Hiring developers—Nodejs vs Ruby on Rails
How convenient is it to hire Node.js developers?
How convenient is it to hire Ruby on Rails developers?
A large Rails community also means you get to tap into a rich talent pool to hire Ruby on Rails developers. The average hourly rate of Rails’ developers is $36, but it is subjective. It can shoot up or down depending on the scope of the project and the experience under a developer’s belt. It might not be a walk in the park to find a talented Rails developer, but you can surely find one at the right place or onboard the right tech partner.
No doubt Nodejs vs Ruby on Rails is a difficult debate to conclude. It is why we stuck with the use cases right from the beginning. So let’s reiterate what these two frameworks are most relevant for.
Choose Node.js if:
- You want to build a web application to stream content.
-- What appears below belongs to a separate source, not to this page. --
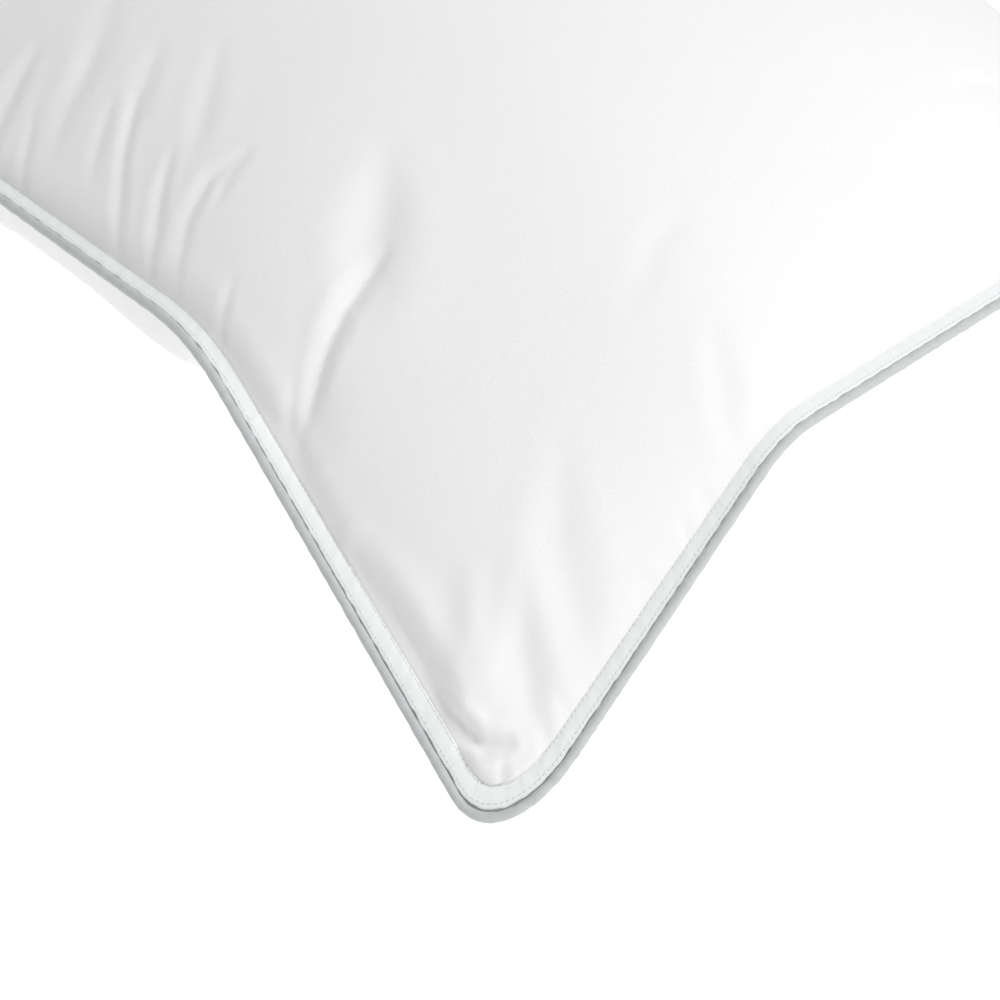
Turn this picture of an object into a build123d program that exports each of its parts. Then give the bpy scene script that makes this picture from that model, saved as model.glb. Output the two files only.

- You want to build a performant single-page application.
- You want to build web applications enriched with efficient data processing capabilities.
- You wish to create a real-time multi-user web application.
- You want to create browser-based game applications.
Choose Ruby on Rails if:
- You want to build an ecommerce platform with multiple sophisticated options.
- You want to readily build and deploy MVP at a cost-effective price.
- You want to build social networking platforms that can support heavy traffic.
- You want to build a SaaS platform with a whole lot of APIs and automations.
- You want to build informational platforms that can store, manage, and deliver tons of information to the visitors.
- You want to build a stock exchange platform that can process large amounts of fluctuating data with ease.